Nevertheless, Russian scientists continued to conduct some experiments to test atomic theories, and, despite Szilard’s attempts at censorship, enough articles appeared in the American press to rouse their interest. These included a report by William Laurence in the New York Times of 5 May 1940—describing experiments with U-235. and suggesting that the implications of nuclear fission could be enormous—which was mailed to a prominent Russian scientist by his son, who was working at Yale. This new information, coupled with their own new experimental findings, convinced some Soviet scientists that their earlier reactions to fission had been too casual. In the summer of 1940 they began to lobby a more receptive government, which set up the Uranium Commission, including Kapitza among its members, and instructed it to draw up a research program. Yet less than a year later, when on 22 June 1941 Hitler invaded the Soviet Union, reneging on their neutrality pact, Soviet scientists were immediately diverted from atomic research to other work perceived as more pressing.

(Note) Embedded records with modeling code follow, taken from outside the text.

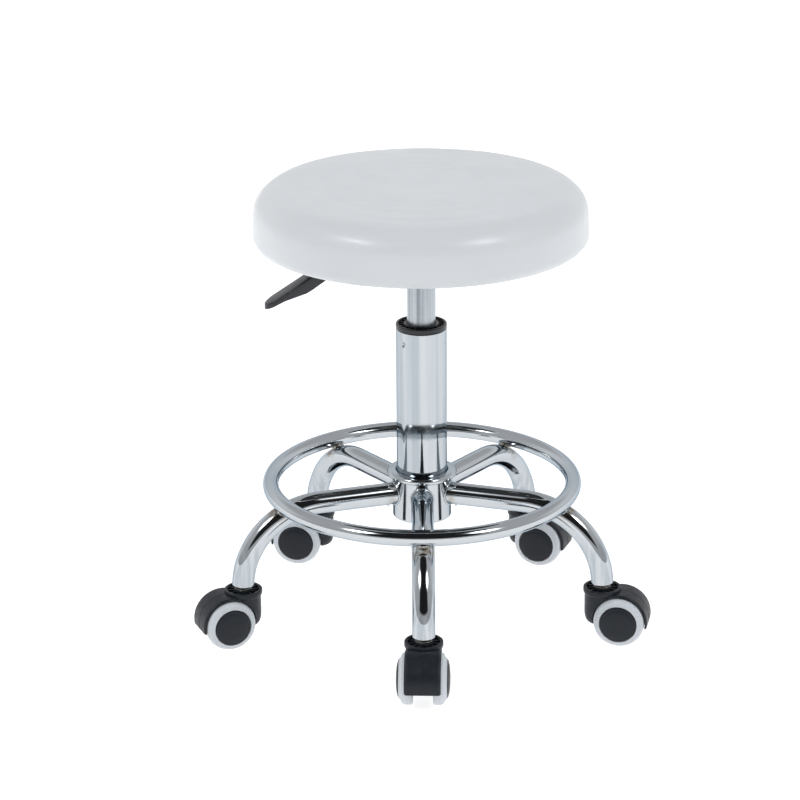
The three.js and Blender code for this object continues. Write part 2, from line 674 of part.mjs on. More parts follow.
function casterHood() {
  const inner = overWheels(fenderInner).reverse();
  const fender = bar([...overWheels(fenderOuter), ...inner], 2 * HOOD_HALF_WIDTH);
  const webFootZ = WHEEL_RADIUS - AXLE_BOSS_RADIUS;
  const web = bar(
    [
      ...overWheels(fenderInner + HOOD_WALL / 2),
      [CASTER_TRAIL - AXLE_BOSS_RADIUS, webFootZ],
      [CASTER_TRAIL + AXLE_BOSS_RADIUS, webFootZ],
    ],
    2 * HOOD_WEB_HALF_WIDTH,
  );
  const onAxle = (solid) => shifted(placed(solid, layAlongY), CASTER_TRAIL, 0, WHEEL_RADIUS);
  const boss = onAxle(
    pin(AXLE_BOSS_RADIUS, -axleBossHalfLength, axleBossHalfLength, SMALL_SIDES),
  );
  // Room for the two wheels, on both sides of the middle.
  const roomEnd = HOOD_COLLAR_RADIUS + CUT_OVERRUN;
  const wheelRoom = pin(fenderInner, axleBossHalfLength, roomEnd, HOOD_SIDES);
  const mirrored = wheelRoom.mirror([0, 0, 1]);
  const stemHole = pin(
    STEM_RADIUS + GAP,
    stemBottomZ - GAP,
    hoodTopZ + CUT_OVERRUN,
    SMALL_SIDES,
  );
  const axleHole = onAxle(
    pin(AXLE_RADIUS + GAP, -HOOD_HALF_WIDTH, HOOD_HALF_WIDTH, SMALL_SIDES),
  );
  return hoodSocket()
    .subtract(onAxle(wheelRoom))
    .subtract(onAxle(mirrored))
    .add(fender)
    .add(web)
    .add(boss)
    .subtract(stemHole)
    .subtract(axleHole);
}

function casterStem() {
  const flangeZ = hoodTopZ + GAP;
  const outline = [
    [0, stemBottomZ],
    [STEM_RADIUS, stemBottomZ],
    [STEM_RADIUS, flangeZ],
    [STEM_FLANGE_RADIUS, flangeZ],
    [STEM_FLANGE_RADIUS, flangeZ + STEM_FLANGE_HEIGHT],
    [STEM_RADIUS, flangeZ + STEM_FLANGE_HEIGHT],
    [STEM_RADIUS, stemTopZ - STEM_CHAMFER],
    [STEM_RADIUS - STEM_CHAMFER, stemTopZ],
    [0, stemTopZ],
  ];
  return turned(outline, SMALL_SIDES);
}

const casterAxle = () => pin(AXLE_RADIUS, -AXLE_HALF_LENGTH, AXLE_HALF_LENGTH, SMALL_SIDES);

// Wheel core with its domed cap, round Z, with its outer side up.
function wheelCore() {
  const bore = AXLE_RADIUS + GAP;
  const outline = [
    [bore, WHEEL_INNER_FACE],
    [capRadius - GAP, WHEEL_INNER_FACE],
    [capRadius - GAP, CAP_EDGE],
    [CAP_SHOULDER_RADIUS, CAP_SHOULDER],
    [0, CAP_APEX],
    [0, AXLE_HALF_LENGTH + GAP],
    [bore, AXLE_HALF_LENGTH + GAP],
  ];
  return turned(outline, WHEEL_SIDES);
}

function wheelTread() {
  const outline = [
    [capRadius, WHEEL_INNER_FACE],
    [WHEEL_RADIUS, WHEEL_INNER_FACE],
    [WHEEL_RADIUS, WHEEL_RIM_EDGE],
    [capRadius, CAP_EDGE],
  ];
  return turned(outline, WHEEL_SIDES);
}

// ---- Assembly ----

const stool = new THREE.Group();

const spin = (mesh, angle) => {
  mesh.rotation.z = angle;
  return mesh;
};

stool.add(piece("seat_cover", seatCover(), seatLeather));
stool.add(piece("seat_foam", seatFoam(), foam));
stool.add(piece("seat_board", seatBoard(), plywood));
stool.add(piece("dust_cover", dustCover(), dustCloth));
stool.add(piece("seat_plate", seatPlate(), blackPaint));
stool.add(piece("taper_socket", taperSocket(), blackPaint));
atBolts((x, y, number) => {
  const bolt = piece(`plate_bolt_${number}`, plateBolt(), zincSteel);
  bolt.position.set(x, y, 0);
  stool.add(bolt);
});
stool.add(spin(piece("lever_rod", leverRod(), zincSteel), LEVER_HEADING));
stool.add(spin(piece("lever_handle", leverHandle(), blackPlastic), LEVER_HEADING));
stool.add(piece("gas_cylinder", gasCylinder(), satinSteel));
stool.add(piece("release_button", releaseButton(), zincSteel));
stool.add(piece("piston_rod", pistonRod(), zincSteel));
stool.add(piece("thrust_bearing", thrustBearing(), zincSteel));
stool.add(piece("column_tube", columnTube(), chrome));
stool.add(piece("column_collar", columnCollar(), blackPlastic));
stool.add(piece("hub", hub(), chrome));
stool.add(piece("foot_ring", footRing(), chrome));

// The first leg points to -Y, and the others follow anticlockwise.
for (let index = 0; index < LEG_COUNT; index += 1) {
  const number = index + 1;
  const angle = -Math.PI / 2 + (2 * Math.PI * index) / LEG_COUNT;
  stool.add(spin(piece(`leg_${number}`, leg(), chrome), angle));

  const caster = new THREE.Group();
  caster.position.set(STEM_CIRCLE_RADIUS * Math.cos(angle), STEM_CIRCLE_RADIUS * Math.sin(angle), 0);
  caster.rotation.z = CASTER_HEADINGS[index];
  caster.add(piece(`caster_hood_${number}`, casterHood(), blackPlastic));
  caster.add(piece(`caster_stem_${number}`, casterStem(), zincSteel));

  const axle = new THREE.Group();
  axle.position.set(CASTER_TRAIL, 0, WHEEL_RADIUS);
  axle.rotation.x = -Math.PI / 2;
  axle.add(piece(`caster_axle_${number}`, casterAxle(), zincSteel));
  for (const [side, turn] of [["left", 0], ["right", Math.PI]]) {
    const wheel = new THREE.Group();
    wheel.rotation.x = turn;
    wheel.add(piece(`wheel_${side}_${number}`, wheelCore(), blackPlastic));
    wheel.add(piece(`tread_${side}_${number}`, wheelTread(), paleTread));
    axle.add(wheel);
  }
  caster.add(axle);
  stool.add(caster);
}

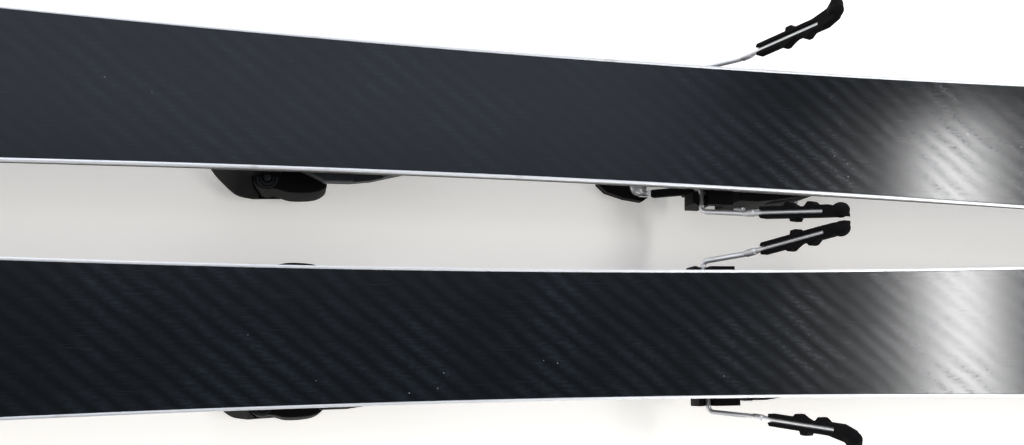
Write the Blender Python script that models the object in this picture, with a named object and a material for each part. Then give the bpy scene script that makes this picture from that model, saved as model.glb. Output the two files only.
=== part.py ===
"""A pair of alpine skis with release bindings and ski brakes, lying base up.

Each ski is modelled in its own frame: +X towards the tail, +Z out of the base, the origin on the base
plane under the middle of the boot. An empty places each ski's frame in the pair.
"""

import math

import bmesh
import bpy
from mathutils import Matrix, Vector

# Gap left between two pieces that touch, and between a pin and its hole
CLEARANCE = 0.0003

# How the two skis lie
PAIR_SPACING = 0.1501
PAIR_CONVERGENCE = math.radians(1.66)
TOE_HEIGHT = 0.074

# Ski outline, as distances from the middle of the boot and full widths
TIP_REACH = 0.930
TAIL_REACH = 0.780
WAIST_WIDTH = 0.088
WAIST_SETBACK = 0.0763
SIDECUT_RADIUS = 13.75
SHOVEL_REACH = 0.735
SHOVEL_BLEND = 0.075
TAIL_FLARE_REACH = 0.690
TAIL_FLARE_BLEND = 0.060
TAIL_END_WIDTH = 0.066
TIP_FULLNESS = 2.4
TIP_ROUNDNESS = 0.70
TAIL_FULLNESS = 2.6
TAIL_ROUNDNESS = 0.60

# Ski side view
CAMBER = 0.0036
CAMBER_REACH = 0.650
TIP_CONTACT_REACH = 0.600
TIP_RISE = 0.068
TAIL_CONTACT_REACH = 0.660
TAIL_RISE = 0.014
SKI_THICKNESS = 0.014
END_THICKNESS = 0.0052
PLATFORM_REACH = 0.270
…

In 1940 in Japan, Lieutenant General Takeo Yasuda, a research engineer and the director of the Aviation Technology Research Institute of the Imperial Japanese Army, had noted reports on fission appearing in the foreign press. At his request Yoshio Nishina—Niels Bohr’s former pupil who had become Japan’s leading physicist—began to look into the potential applications of fission. Nishina was currently building a large 250-ton cyclotron at Tokyo University—a successor to a smaller 28-ton device—using plans provided in a spirit of comradely cooperation by Ernest Lawrence’s team at Berkeley. On the basis of advice from Nishina and others, in April 1941 the Imperial Army Air Force authorized the establishment of an atomic bomb project. With the incipient Russian program wavering and Britain and the United States still pondering the way ahead, Germany and Japan were thus the only countries with military research projects specifically dedicated to establishing the feasibility of an atom bomb.

On 13 April 1941 Japan and Russia signed a five-year neutrality pact. On 2 July, ten days after the German attack on Russia, an imperial conference was held in Tokyo to discuss Japan’s territorial aspirations. Among the decisions made by the conference and approved by Emperor Hirohito were measures to hasten the end of the protracted war in China and for an advance south “in order to establish a solid basis for the nation’s preservation and security.” The goal was the establishment of the Greater Asia Co-Prosperity Sphere, under which Japan would satisfy its aspirations for more land and be guaranteed access to the natural resources such as oil and iron lacking in its home islands by imposing a hegemony over much of its region. The initial step would be an early advance into French Indochina.